Description of the task »
Copy out each line below exactly as it appears.

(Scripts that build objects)

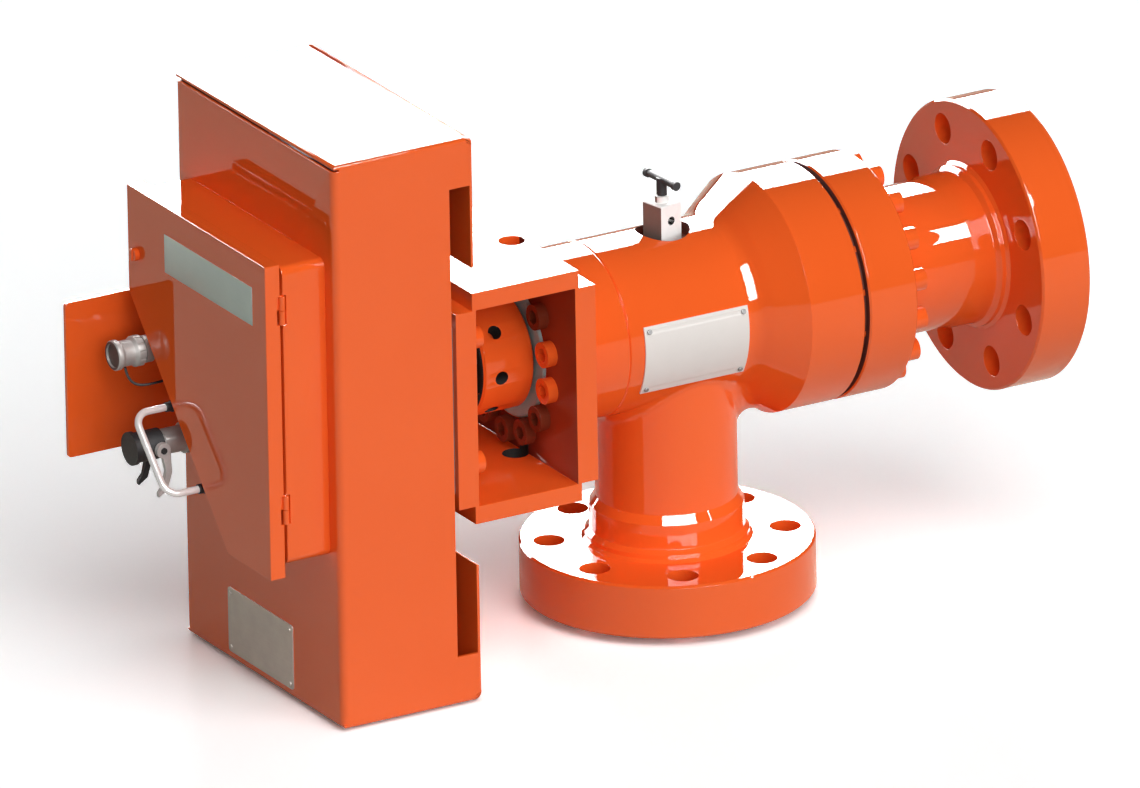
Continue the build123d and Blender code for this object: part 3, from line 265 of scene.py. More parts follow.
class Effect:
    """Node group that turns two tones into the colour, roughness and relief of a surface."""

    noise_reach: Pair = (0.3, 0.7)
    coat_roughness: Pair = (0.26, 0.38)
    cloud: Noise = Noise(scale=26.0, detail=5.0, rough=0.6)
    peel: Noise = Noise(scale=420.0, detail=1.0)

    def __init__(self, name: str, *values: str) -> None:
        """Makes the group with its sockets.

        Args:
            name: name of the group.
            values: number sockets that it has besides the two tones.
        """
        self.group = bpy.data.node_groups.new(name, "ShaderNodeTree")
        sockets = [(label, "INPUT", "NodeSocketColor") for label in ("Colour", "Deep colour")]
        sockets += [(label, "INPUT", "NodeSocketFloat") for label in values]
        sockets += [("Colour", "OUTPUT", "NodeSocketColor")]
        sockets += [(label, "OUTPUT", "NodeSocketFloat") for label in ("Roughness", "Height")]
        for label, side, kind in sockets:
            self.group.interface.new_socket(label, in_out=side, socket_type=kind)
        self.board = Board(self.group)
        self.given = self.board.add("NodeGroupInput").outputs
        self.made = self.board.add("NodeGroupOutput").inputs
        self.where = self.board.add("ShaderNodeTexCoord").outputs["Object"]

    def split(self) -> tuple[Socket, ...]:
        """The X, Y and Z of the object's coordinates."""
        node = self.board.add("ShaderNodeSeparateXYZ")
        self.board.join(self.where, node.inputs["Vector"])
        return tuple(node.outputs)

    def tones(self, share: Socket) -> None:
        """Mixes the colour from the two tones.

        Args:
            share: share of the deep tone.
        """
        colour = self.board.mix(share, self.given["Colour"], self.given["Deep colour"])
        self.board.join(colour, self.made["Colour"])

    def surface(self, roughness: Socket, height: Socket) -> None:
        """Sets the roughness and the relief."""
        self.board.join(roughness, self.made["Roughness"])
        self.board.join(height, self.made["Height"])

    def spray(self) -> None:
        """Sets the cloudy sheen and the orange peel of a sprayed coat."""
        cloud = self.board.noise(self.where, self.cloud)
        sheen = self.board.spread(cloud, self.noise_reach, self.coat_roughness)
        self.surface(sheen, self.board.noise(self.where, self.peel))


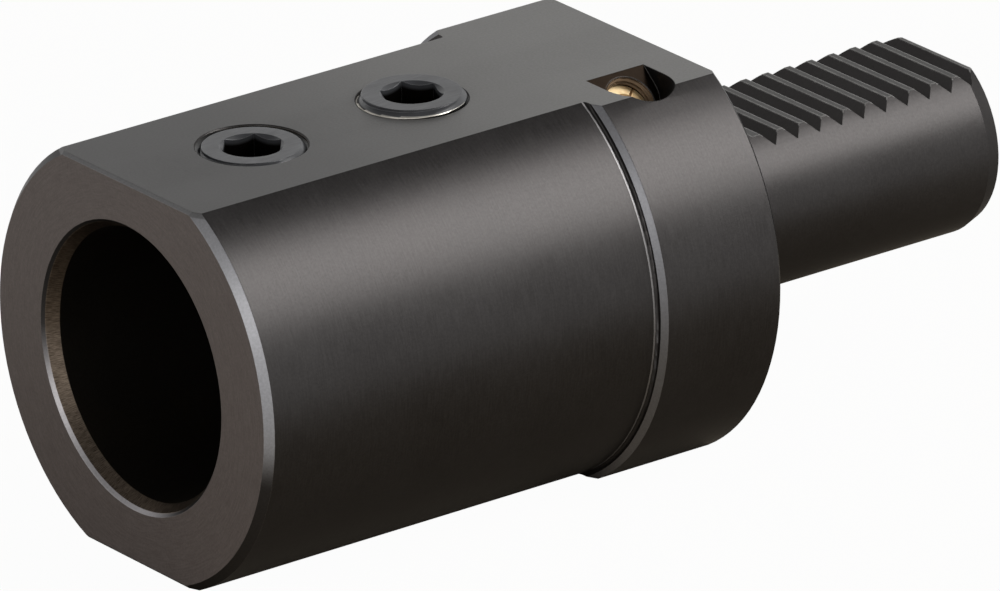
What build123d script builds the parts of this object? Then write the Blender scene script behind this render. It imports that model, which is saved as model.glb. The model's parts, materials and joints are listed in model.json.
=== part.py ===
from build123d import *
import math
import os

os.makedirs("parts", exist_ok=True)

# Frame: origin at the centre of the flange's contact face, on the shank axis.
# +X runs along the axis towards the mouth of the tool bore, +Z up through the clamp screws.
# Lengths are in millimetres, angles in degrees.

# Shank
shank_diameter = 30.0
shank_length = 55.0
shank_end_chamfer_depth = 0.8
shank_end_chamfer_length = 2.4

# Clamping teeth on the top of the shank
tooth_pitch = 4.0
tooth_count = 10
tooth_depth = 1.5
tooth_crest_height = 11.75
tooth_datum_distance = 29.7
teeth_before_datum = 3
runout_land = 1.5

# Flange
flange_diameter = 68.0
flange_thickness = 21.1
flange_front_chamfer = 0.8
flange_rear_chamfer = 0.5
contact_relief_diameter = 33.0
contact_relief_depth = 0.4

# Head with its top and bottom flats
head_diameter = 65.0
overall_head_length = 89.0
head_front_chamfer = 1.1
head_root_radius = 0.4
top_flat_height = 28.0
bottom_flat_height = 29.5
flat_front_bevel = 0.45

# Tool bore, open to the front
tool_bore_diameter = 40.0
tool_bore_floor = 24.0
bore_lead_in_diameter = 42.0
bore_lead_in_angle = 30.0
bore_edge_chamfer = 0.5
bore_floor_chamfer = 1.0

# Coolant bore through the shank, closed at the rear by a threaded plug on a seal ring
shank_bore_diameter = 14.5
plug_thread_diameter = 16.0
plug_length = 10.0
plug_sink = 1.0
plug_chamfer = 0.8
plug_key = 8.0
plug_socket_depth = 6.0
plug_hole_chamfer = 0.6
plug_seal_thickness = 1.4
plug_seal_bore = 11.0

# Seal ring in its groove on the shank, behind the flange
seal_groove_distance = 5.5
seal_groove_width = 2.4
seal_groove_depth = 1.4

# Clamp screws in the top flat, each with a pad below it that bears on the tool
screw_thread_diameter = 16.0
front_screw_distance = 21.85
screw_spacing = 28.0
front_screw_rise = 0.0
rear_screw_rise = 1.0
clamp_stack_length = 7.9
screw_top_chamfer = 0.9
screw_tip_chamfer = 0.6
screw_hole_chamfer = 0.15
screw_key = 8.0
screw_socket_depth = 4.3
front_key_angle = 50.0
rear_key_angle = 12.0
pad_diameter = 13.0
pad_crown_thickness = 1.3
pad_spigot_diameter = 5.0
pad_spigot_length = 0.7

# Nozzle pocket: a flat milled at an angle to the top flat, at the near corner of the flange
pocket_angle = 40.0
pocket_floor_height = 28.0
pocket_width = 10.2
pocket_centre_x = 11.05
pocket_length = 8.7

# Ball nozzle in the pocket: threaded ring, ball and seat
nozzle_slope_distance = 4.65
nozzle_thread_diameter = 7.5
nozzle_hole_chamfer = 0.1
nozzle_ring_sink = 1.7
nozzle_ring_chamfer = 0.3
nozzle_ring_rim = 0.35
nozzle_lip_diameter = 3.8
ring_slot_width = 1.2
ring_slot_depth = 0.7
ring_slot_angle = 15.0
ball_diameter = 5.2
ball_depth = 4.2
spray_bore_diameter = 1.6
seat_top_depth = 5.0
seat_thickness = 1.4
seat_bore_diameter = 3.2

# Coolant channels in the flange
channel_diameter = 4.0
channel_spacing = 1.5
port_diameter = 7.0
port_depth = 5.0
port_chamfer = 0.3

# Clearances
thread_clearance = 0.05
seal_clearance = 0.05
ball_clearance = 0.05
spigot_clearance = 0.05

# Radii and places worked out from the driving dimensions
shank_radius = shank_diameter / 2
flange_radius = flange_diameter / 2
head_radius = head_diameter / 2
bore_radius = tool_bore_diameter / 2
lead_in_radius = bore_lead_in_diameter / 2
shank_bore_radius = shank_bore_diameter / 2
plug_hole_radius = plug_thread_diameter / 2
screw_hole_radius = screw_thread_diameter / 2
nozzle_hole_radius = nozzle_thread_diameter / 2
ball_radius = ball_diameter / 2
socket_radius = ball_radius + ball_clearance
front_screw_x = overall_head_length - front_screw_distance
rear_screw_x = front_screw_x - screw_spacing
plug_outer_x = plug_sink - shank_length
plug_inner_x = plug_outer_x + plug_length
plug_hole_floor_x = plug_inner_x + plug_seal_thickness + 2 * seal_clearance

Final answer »
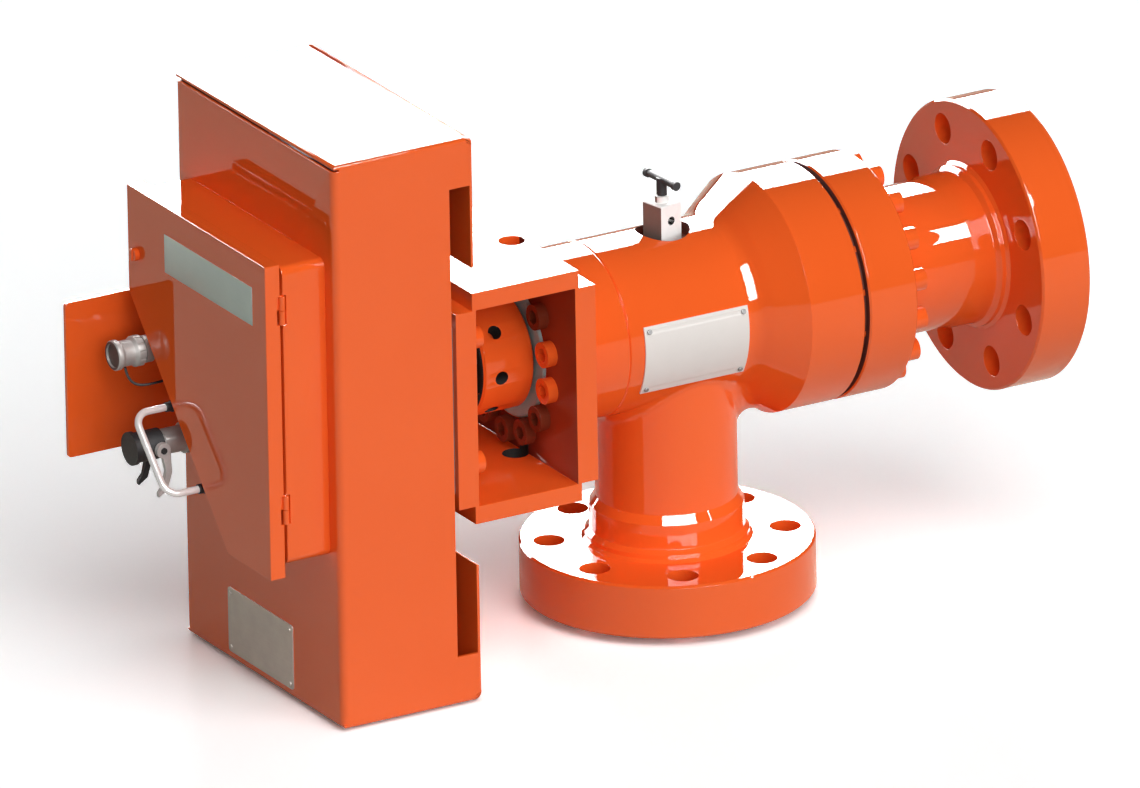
Continue the build123d and Blender code for this object: part 3, from line 265 of scene.py. More parts follow.
class Effect:
    """Node group that turns two tones into the colour, roughness and relief of a surface."""

    noise_reach: Pair = (0.3, 0.7)
    coat_roughness: Pair = (0.26, 0.38)
    cloud: Noise = Noise(scale=26.0, detail=5.0, rough=0.6)
    peel: Noise = Noise(scale=420.0, detail=1.0)

    def __init__(self, name: str, *values: str) -> None:
        """Makes the group with its sockets.

        Args:
            name: name of the group.
            values: number sockets that it has besides the two tones.
        """
        self.group = bpy.data.node_groups.new(name, "ShaderNodeTree")
        sockets = [(label, "INPUT", "NodeSocketColor") for label in ("Colour", "Deep colour")]
        sockets += [(label, "INPUT", "NodeSocketFloat") for label in values]
        sockets += [("Colour", "OUTPUT", "NodeSocketColor")]
        sockets += [(label, "OUTPUT", "NodeSocketFloat") for label in ("Roughness", "Height")]
        for label, side, kind in sockets:
            self.group.interface.new_socket(label, in_out=side, socket_type=kind)
        self.board = Board(self.group)
        self.given = self.board.add("NodeGroupInput").outputs
        self.made = self.board.add("NodeGroupOutput").inputs
        self.where = self.board.add("ShaderNodeTexCoord").outputs["Object"]

    def split(self) -> tuple[Socket, ...]:
        """The X, Y and Z of the object's coordinates."""
        node = self.board.add("ShaderNodeSeparateXYZ")
        self.board.join(self.where, node.inputs["Vector"])
        return tuple(node.outputs)

    def tones(self, share: Socket) -> None:
        """Mixes the colour from the two tones.

        Args:
            share: share of the deep tone.
        """
        colour = self.board.mix(share, self.given["Colour"], self.given["Deep colour"])
        self.board.join(colour, self.made["Colour"])

    def surface(self, roughness: Socket, height: Socket) -> None:
        """Sets the roughness and the relief."""
        self.board.join(roughness, self.made["Roughness"])
        self.board.join(height, self.made["Height"])

    def spray(self) -> None:
        """Sets the cloudy sheen and the orange peel of a sprayed coat."""
        cloud = self.board.noise(self.where, self.cloud)
        sheen = self.board.spread(cloud, self.noise_reach, self.coat_roughness)
        self.surface(sheen, self.board.noise(self.where, self.peel))


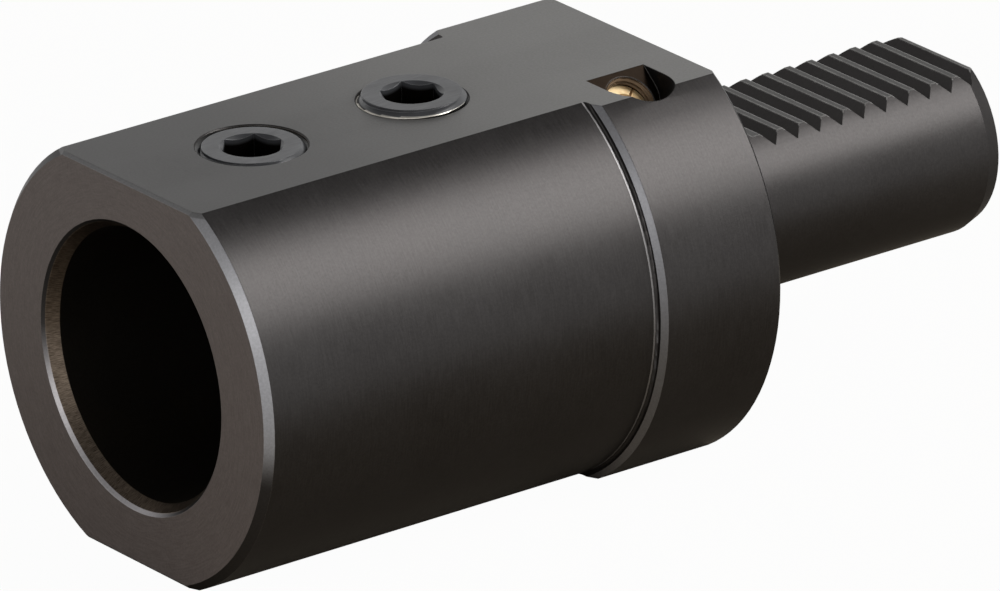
What build123d script builds the parts of this object? Then write the Blender scene script behind this render. It imports that model, which is saved as model.glb. The model's parts, materials and joints are listed in model.json.
=== part.py ===
from build123d import *
import math
import os

os.makedirs("parts", exist_ok=True)

# Frame: origin at the centre of the flange's contact face, on the shank axis.
# +X runs along the axis towards the mouth of the tool bore, +Z up through the clamp screws.
# Lengths are in millimetres, angles in degrees.

# Shank
shank_diameter = 30.0
shank_length = 55.0
shank_end_chamfer_depth = 0.8
shank_end_chamfer_length = 2.4

# Clamping teeth on the top of the shank
tooth_pitch = 4.0
tooth_count = 10
tooth_depth = 1.5
tooth_crest_height = 11.75
tooth_datum_distance = 29.7
teeth_before_datum = 3
runout_land = 1.5

# Flange
flange_diameter = 68.0
flange_thickness = 21.1
flange_front_chamfer = 0.8
flange_rear_chamfer = 0.5
contact_relief_diameter = 33.0
contact_relief_depth = 0.4

# Head with its top and bottom flats
head_diameter = 65.0
overall_head_length = 89.0
head_front_chamfer = 1.1
head_root_radius = 0.4
top_flat_height = 28.0
bottom_flat_height = 29.5
flat_front_bevel = 0.45

# Tool bore, open to the front
tool_bore_diameter = 40.0
tool_bore_floor = 24.0
bore_lead_in_diameter = 42.0
bore_lead_in_angle = 30.0
bore_edge_chamfer = 0.5
bore_floor_chamfer = 1.0

# Coolant bore through the shank, closed at the rear by a threaded plug on a seal ring
shank_bore_diameter = 14.5
plug_thread_diameter = 16.0
plug_length = 10.0
plug_sink = 1.0
plug_chamfer = 0.8
plug_key = 8.0
plug_socket_depth = 6.0
plug_hole_chamfer = 0.6
plug_seal_thickness = 1.4
plug_seal_bore = 11.0

# Seal ring in its groove on the shank, behind the flange
seal_groove_distance = 5.5
seal_groove_width = 2.4
seal_groove_depth = 1.4

# Clamp screws in the top flat, each with a pad below it that bears on the tool
screw_thread_diameter = 16.0
front_screw_distance = 21.85
screw_spacing = 28.0
front_screw_rise = 0.0
rear_screw_rise = 1.0
clamp_stack_length = 7.9
screw_top_chamfer = 0.9
screw_tip_chamfer = 0.6
screw_hole_chamfer = 0.15
screw_key = 8.0
screw_socket_depth = 4.3
front_key_angle = 50.0
rear_key_angle = 12.0
pad_diameter = 13.0
pad_crown_thickness = 1.3
pad_spigot_diameter = 5.0
pad_spigot_length = 0.7

# Nozzle pocket: a flat milled at an angle to the top flat, at the near corner of the flange
pocket_angle = 40.0
pocket_floor_height = 28.0
pocket_width = 10.2
pocket_centre_x = 11.05
pocket_length = 8.7

# Ball nozzle in the pocket: threaded ring, ball and seat
nozzle_slope_distance = 4.65
nozzle_thread_diameter = 7.5
nozzle_hole_chamfer = 0.1
nozzle_ring_sink = 1.7
nozzle_ring_chamfer = 0.3
nozzle_ring_rim = 0.35
nozzle_lip_diameter = 3.8
ring_slot_width = 1.2
ring_slot_depth = 0.7
ring_slot_angle = 15.0
ball_diameter = 5.2
ball_depth = 4.2
spray_bore_diameter = 1.6
seat_top_depth = 5.0
seat_thickness = 1.4
seat_bore_diameter = 3.2

# Coolant channels in the flange
channel_diameter = 4.0
channel_spacing = 1.5
port_diameter = 7.0
port_depth = 5.0
port_chamfer = 0.3

# Clearances
thread_clearance = 0.05
seal_clearance = 0.05
ball_clearance = 0.05
spigot_clearance = 0.05

# Radii and places worked out from the driving dimensions
shank_radius = shank_diameter / 2
flange_radius = flange_diameter / 2
head_radius = head_diameter / 2
bore_radius = tool_bore_diameter / 2
lead_in_radius = bore_lead_in_diameter / 2
shank_bore_radius = shank_bore_diameter / 2
plug_hole_radius = plug_thread_diameter / 2
screw_hole_radius = screw_thread_diameter / 2
nozzle_hole_radius = nozzle_thread_diameter / 2
ball_radius = ball_diameter / 2
socket_radius = ball_radius + ball_clearance
front_screw_x = overall_head_length - front_screw_distance
rear_screw_x = front_screw_x - screw_spacing
plug_outer_x = plug_sink - shank_length
plug_inner_x = plug_outer_x + plug_length
plug_hole_floor_x = plug_inner_x + plug_seal_thickness + 2 * seal_clearance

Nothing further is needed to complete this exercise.